Presently, ILS has five CU clients and processes an average of 1,300 loans per month, up from 298 during the first quarter of operations. The goal is to expand the program offerings to CUs throughout the country.

"We have achieved the growth that we desired to date and have learned how to successfully manage a CUSO specializing in indirect lending," he said. "We would like to grow to a greater number of clients who are interested in our unique structure."

Among the clients that offer praises about the CUSO is Carolina Trust Federal Credit Union in Myrtle Beach, S.C. with $111 million in assets.

"Our indirect loan growth is amazing and has exceeded all expectations," said CTFCU President Jerry Miller. "In fact, we were recently named one of the top credit unions whose annual loan growth was a result of indirect loan success."

Bryan said other clients have seen substantial growth and volume as well.

"I think I can say without exception that credit unions that have joined us in using our CUSO have seen the results...more than 50% of their car loans come through indirect lending."

Reaction From Dealers

Dealers have expressed similar praises about the ease and efficiency of the software, he said, adding that they are particularly pleased that there is no cost to them for submitting applications as is the case for many indirect lending relationships between dealers and financial institutions. "The program contributes to faster turnaround of loan approval for members of client credit unions, particularly at critical times such as weekends and evenings." Bryan said.

As of early September, he said, the CUSO approved and funded $132.8 million in indirect loans for its CU clients. And, with an approval rating in the high 70s to low 80s, he said, CUs get "real bang for their buck."

While there are certain risks, Bryan said the "dealer agreement" has specific language that protects the credit union clients should there be any fraud, misrepresentation or erroneous information given during the approval process.

"Based on their approval, the dealer is contractually obligated to pay off that loan," he said, adding that other safeguards come from the expertise of the staff underwriting the loans, management and tracking reports and "getting to know who you are dealing with and how they operate."

Bryan said because the program is wholesale rather than retail, it's generally very competitive. "Dealers are competing to sell their cars at the best prices while members want to best rates on financing," he said.

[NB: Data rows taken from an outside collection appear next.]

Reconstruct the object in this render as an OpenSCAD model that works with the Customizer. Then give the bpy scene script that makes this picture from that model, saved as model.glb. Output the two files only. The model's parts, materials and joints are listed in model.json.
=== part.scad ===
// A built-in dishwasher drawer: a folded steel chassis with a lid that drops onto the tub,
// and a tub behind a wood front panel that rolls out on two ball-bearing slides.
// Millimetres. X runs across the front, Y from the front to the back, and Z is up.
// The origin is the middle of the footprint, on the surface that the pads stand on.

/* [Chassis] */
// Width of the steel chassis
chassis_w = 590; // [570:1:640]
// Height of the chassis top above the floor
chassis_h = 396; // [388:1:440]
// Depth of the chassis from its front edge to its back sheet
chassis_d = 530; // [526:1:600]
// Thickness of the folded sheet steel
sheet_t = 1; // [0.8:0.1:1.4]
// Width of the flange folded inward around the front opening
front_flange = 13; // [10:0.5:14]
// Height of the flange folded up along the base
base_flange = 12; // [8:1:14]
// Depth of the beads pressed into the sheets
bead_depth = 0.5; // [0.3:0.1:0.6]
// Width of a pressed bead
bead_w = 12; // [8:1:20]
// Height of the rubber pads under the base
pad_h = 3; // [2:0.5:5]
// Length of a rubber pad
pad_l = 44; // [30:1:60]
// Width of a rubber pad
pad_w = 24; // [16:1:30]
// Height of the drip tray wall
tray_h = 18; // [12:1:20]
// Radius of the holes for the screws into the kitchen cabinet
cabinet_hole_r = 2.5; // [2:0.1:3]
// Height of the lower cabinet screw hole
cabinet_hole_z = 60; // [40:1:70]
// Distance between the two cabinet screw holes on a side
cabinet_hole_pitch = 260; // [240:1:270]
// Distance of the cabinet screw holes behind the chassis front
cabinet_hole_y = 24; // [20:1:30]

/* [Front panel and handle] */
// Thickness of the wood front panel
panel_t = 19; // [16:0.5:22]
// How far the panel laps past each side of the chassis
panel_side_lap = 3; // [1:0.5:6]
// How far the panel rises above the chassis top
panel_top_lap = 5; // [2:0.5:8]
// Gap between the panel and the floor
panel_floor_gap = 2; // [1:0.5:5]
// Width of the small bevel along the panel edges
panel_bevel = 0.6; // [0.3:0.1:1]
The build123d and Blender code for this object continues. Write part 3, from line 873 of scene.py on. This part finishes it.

He said South Carolina Federal is confident in its sophisticated technology, scoring capability, expediency, real-time status updates and regulatory compliance. Its software, called Dealer Indirect Lending and Leasing System, or Dills, was created by Indirect Lending Technologies, LLC.

No Need For Staff

"The client can eliminate the need for an underwriting staff that comes with a higher price," he said. "We have the knowledge to properly structure their effort."

Bryan said his team takes to indirect lending relationship even farther with efforts to entice new members to become active members.

"Granted, I think as an industry, we have limited success with cross-selling these members," Bryan said. "But there are a number of things that we are doing to make them aware that they are dealing with a credit union and that they are eligible for other products and services."

Among them, he said, is sending welcome letters to its newest indirect auto loan members. "We want to make them aware that they are dealing with this credit union and that they are eligible for the many other products and services," he said. "We entice them to use additional products."

Bryan said the CU recently launched a direct call campaign that includes calling members within two to three weeks after their loan closes. "It appears that we are most successful if we get to them early on after the loan is signed," he said.